NIPS 2017
Mon Dec 4th through Sat the 9th, 2017 at Long Beach Convention Center
Paper ID: 1888 A Regularized Framework for Sparse and Structured Neural Attention

### Reviewer 1

The authors investigate different mechanisms for attention in neural networks. Classical techniques are based on the softmax function where all elements in the input always make at least a small contribution to the decision. To this end, sparse-max [29] was recently shown to work well. It focuses on a subset of the domain, treating the remaining part as not contributing’. Here, the authors generalize this concept by applying a general smoothing technique which is based on conjugate functions of the max operator. The authors then show how to compute the required derivatives for training and how to employ structured regularization variants. The approach is validated on textual entailment (Stanford Natural Language Inference dataset), machine translation and sentence summarization (DUC 2004 and Gigaword dataset). The proposed regularization terms are explored on those tasks and advantages are demonstrated compared to classical softmax regularization. Strength: The paper investigates interesting techniques and convincingly evaluates them on a variety of tasks.
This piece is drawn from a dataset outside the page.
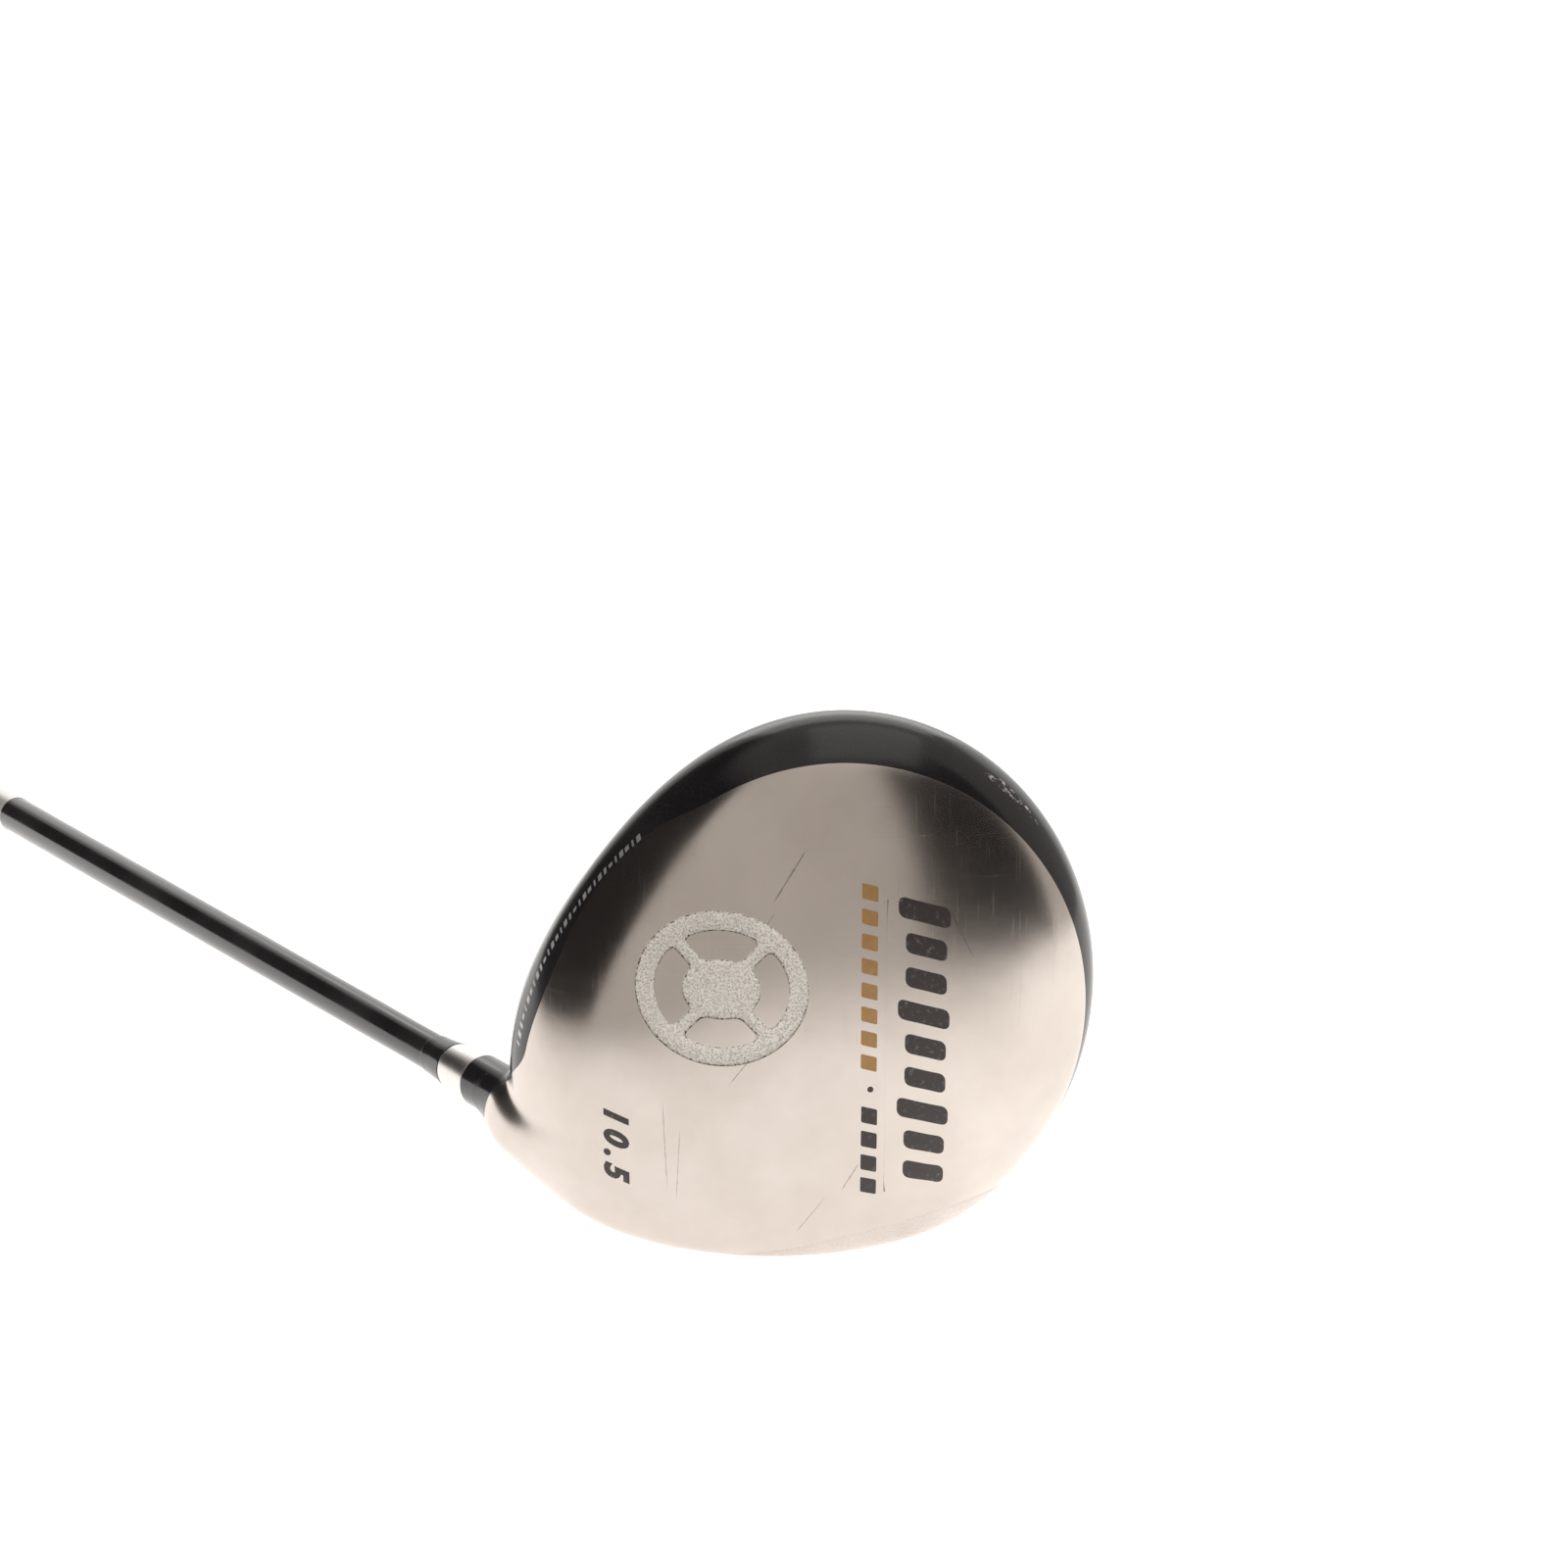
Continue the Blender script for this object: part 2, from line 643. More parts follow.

Weaknesses: The authors argue that the proposed techniques often lead to more interpretable attention alignments’. I wonder whether this is quantifiable? Using computer vision based models, attention mechanisms don’t necessarily correlate well with human attention. Can the authors comment on those effects for NLP? Although mentioned in the paper, the authors don’t discuss the computational implications of the more complex regularization mechanisms explicitly. I think a dedicated section could provide additional insights for a reader.

### Reviewer 2

This paper presents a number of sparsifying alternatives to the softmax operator that can be straightforwardly integrated in the backpropagation of neural networks. These techniques can be used in general to approximate categorical inference in neural networks, and in particular to implement attention. The paper extends work such as sparsemax from its reference [29]. I believe this is a strong paper with significant contributions and thorough justifications. The paper presents: 1. The gradient of a general regularization of the max operator (Section 2.2). 2. Softmax and sparsemax as examples (2.3). 3. An original derivation of the Jacobian of any differentiable regularizer, and an example with the squared p-norm (3.1). 4. Two examples with structured regularizers, with algorithms for their computation and an original derivation of their Jacobians (3.2). One of them (fusedmax) is a novel use of the fused Lasso [39] as an attention mechanism. One may find a limitation of this paper in the fact that the experiments are carried out using networks that are not anymore the state of the art. As such, the paper does not claim any improvements over state-of-the-art accuracies. However, in my opinion this is not important since the aim is to replace the softmax operator in a variety of plausible architectures. The related work section is very clear and current, including a reference ([21]) on structured attention from ICLR 2017 that had immediately come to my mind. The structure discussed in this reference is more general; however, the contributions are very different. The paper also contains rich and descriptive supplemental material.